### COLLECTED DATA

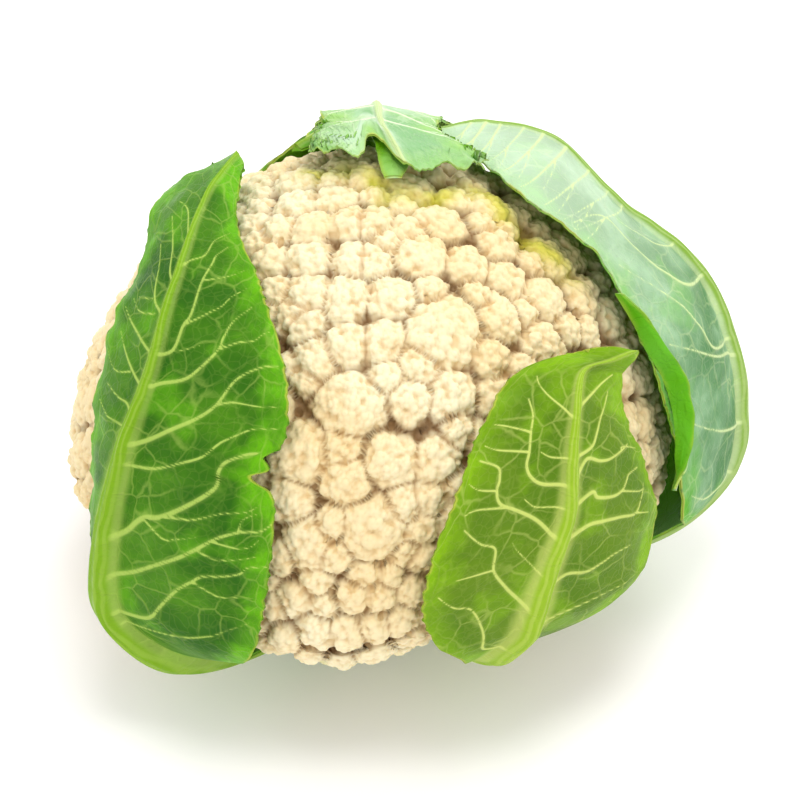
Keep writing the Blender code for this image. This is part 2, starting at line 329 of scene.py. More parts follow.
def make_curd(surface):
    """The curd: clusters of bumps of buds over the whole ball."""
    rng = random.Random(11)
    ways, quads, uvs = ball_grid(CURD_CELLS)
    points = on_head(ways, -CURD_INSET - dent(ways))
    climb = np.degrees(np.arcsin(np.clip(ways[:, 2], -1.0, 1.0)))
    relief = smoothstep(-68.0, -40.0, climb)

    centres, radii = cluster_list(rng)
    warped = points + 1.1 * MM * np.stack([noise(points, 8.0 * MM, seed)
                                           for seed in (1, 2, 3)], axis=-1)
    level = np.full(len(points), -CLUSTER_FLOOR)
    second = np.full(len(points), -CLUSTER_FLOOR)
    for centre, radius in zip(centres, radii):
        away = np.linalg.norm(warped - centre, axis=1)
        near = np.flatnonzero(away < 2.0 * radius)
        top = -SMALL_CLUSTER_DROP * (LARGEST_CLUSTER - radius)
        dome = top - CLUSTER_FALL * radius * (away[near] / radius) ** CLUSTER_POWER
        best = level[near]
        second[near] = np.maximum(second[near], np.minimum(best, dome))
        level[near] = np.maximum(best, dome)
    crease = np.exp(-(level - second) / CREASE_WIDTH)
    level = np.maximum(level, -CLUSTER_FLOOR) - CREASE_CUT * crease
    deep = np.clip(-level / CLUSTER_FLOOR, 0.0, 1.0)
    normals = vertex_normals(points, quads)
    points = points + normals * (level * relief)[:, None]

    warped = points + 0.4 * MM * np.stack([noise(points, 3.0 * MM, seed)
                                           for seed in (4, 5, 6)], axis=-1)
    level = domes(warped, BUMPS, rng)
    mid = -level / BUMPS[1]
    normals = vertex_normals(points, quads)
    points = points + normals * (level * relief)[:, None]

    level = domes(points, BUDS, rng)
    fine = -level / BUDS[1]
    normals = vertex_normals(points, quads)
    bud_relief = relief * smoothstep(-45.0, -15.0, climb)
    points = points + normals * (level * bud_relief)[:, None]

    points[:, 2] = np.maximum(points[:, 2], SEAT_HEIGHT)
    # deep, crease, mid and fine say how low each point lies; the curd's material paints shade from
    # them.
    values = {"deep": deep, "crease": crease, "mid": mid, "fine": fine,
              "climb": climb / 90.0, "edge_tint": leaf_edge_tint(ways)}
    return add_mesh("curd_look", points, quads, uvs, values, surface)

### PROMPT
In this exercise, copy only the lines from the opening line of the material through the line where "relief = smoothstep(-68.0, -40.0, climb)" appears.

### RESULT OF THE TASK
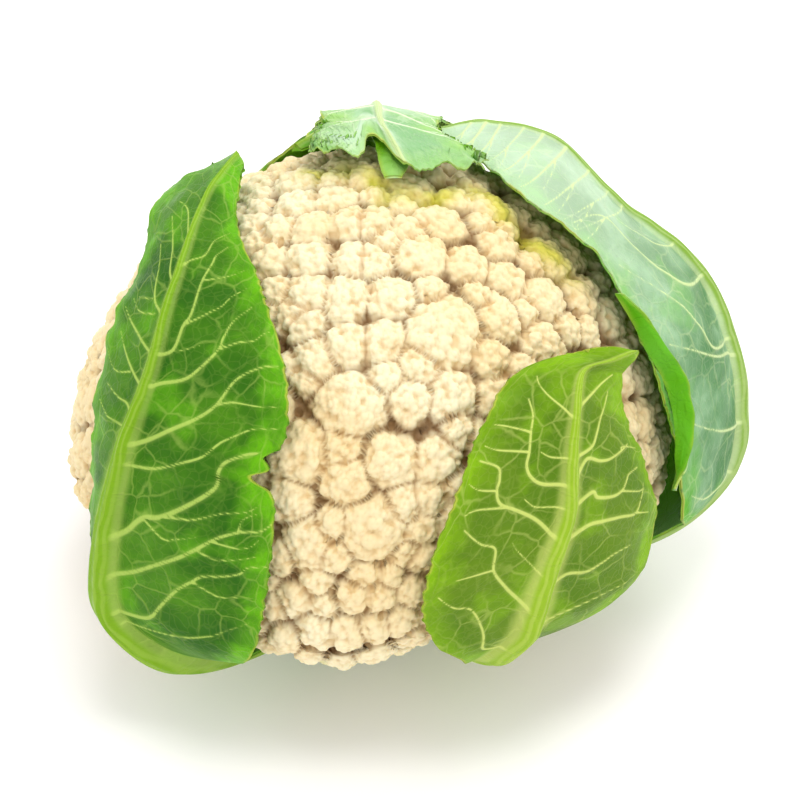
Keep writing the Blender code for this image. This is part 2, starting at line 329 of scene.py. More parts follow.
def make_curd(surface):
    """The curd: clusters of bumps of buds over the whole ball."""
    rng = random.Random(11)
    ways, quads, uvs = ball_grid(CURD_CELLS)
    points = on_head(ways, -CURD_INSET - dent(ways))
    climb = np.degrees(np.arcsin(np.clip(ways[:, 2], -1.0, 1.0)))
    relief = smoothstep(-68.0, -40.0, climb)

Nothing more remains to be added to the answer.